**Written instruction**
Return verbatim the inclusive range of lines running from the line that contains "Reconstruct the object" to the line that contains "stand on Z = 0.". Omit every other line.

**Extracted data**

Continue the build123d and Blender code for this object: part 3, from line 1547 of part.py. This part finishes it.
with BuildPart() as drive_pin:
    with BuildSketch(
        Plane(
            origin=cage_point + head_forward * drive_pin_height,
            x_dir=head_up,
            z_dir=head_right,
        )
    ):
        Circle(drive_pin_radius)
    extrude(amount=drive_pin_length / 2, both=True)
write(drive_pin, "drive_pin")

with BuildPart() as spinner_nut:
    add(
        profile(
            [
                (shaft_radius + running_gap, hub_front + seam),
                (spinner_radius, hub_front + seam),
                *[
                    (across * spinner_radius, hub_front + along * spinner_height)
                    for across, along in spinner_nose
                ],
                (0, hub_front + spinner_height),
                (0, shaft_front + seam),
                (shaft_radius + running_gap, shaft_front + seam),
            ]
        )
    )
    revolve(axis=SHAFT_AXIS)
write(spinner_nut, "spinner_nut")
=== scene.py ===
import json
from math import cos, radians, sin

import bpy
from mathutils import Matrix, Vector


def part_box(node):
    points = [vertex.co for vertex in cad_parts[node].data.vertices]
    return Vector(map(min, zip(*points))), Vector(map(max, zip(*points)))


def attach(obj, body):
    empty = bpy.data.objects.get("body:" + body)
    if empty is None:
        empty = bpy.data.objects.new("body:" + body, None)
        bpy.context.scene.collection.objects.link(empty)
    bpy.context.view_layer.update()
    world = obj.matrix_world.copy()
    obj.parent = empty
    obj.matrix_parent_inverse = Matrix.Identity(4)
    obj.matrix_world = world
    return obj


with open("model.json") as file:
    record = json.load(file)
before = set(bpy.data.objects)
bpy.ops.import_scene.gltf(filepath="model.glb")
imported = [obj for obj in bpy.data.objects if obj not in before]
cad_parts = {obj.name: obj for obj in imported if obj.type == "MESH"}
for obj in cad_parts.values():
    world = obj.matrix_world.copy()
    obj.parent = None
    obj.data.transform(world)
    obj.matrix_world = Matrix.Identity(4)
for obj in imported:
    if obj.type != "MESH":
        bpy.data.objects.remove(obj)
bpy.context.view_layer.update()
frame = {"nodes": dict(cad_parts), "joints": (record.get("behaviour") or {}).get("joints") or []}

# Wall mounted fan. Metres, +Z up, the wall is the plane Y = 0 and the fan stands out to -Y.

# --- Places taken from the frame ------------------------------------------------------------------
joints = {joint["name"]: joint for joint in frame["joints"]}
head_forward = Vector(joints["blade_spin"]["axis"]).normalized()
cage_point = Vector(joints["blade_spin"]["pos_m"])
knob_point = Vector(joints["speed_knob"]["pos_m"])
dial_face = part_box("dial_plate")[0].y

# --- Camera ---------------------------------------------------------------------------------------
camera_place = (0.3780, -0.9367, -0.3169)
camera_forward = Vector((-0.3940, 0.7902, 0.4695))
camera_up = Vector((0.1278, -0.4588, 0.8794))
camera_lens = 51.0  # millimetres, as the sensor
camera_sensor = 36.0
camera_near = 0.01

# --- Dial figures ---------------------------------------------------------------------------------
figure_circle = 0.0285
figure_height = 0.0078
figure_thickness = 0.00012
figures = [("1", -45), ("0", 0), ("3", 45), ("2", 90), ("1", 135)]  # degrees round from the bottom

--

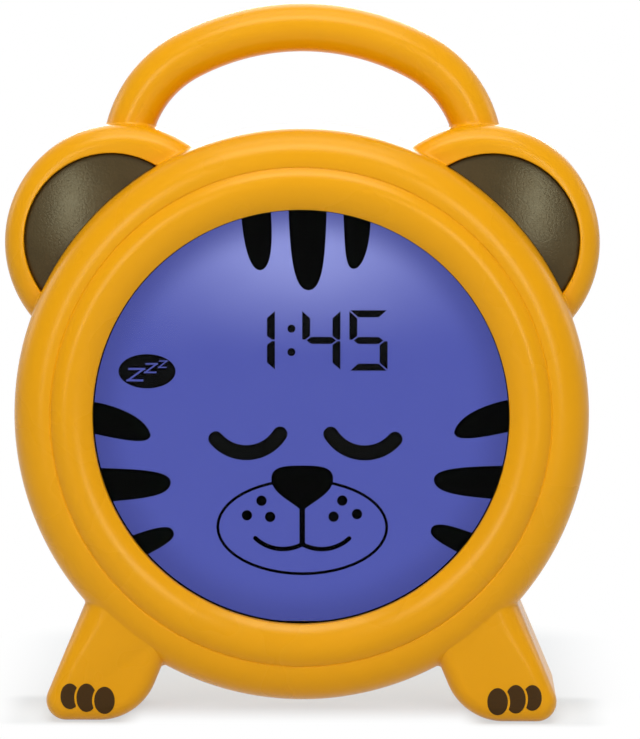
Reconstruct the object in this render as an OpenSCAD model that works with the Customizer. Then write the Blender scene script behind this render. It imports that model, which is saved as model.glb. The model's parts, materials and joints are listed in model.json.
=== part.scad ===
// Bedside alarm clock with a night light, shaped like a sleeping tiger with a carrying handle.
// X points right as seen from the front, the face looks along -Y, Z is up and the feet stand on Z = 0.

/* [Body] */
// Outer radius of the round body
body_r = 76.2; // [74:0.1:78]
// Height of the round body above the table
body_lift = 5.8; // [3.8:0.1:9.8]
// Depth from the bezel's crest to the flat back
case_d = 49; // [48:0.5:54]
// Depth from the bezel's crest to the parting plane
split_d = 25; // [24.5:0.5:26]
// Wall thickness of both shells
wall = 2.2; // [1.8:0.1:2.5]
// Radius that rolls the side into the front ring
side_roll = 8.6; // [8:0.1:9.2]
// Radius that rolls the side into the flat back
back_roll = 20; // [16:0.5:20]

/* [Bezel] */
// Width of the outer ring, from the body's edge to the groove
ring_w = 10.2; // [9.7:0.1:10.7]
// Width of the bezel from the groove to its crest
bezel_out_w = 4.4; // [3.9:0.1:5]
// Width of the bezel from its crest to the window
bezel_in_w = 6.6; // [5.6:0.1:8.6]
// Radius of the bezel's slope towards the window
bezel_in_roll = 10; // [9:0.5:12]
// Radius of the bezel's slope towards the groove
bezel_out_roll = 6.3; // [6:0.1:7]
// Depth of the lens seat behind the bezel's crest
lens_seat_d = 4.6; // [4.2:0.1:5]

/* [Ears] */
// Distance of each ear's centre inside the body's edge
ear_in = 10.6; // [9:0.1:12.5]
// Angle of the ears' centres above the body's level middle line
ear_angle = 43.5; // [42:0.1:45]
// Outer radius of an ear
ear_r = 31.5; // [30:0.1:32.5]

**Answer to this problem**
Reconstruct the object in this render as an OpenSCAD model that works with the Customizer. Then write the Blender scene script behind this render. It imports that model, which is saved as model.glb. The model's parts, materials and joints are listed in model.json.
=== part.scad ===
// Bedside alarm clock with a night light, shaped like a sleeping tiger with a carrying handle.
// X points right as seen from the front, the face looks along -Y, Z is up and the feet stand on Z = 0.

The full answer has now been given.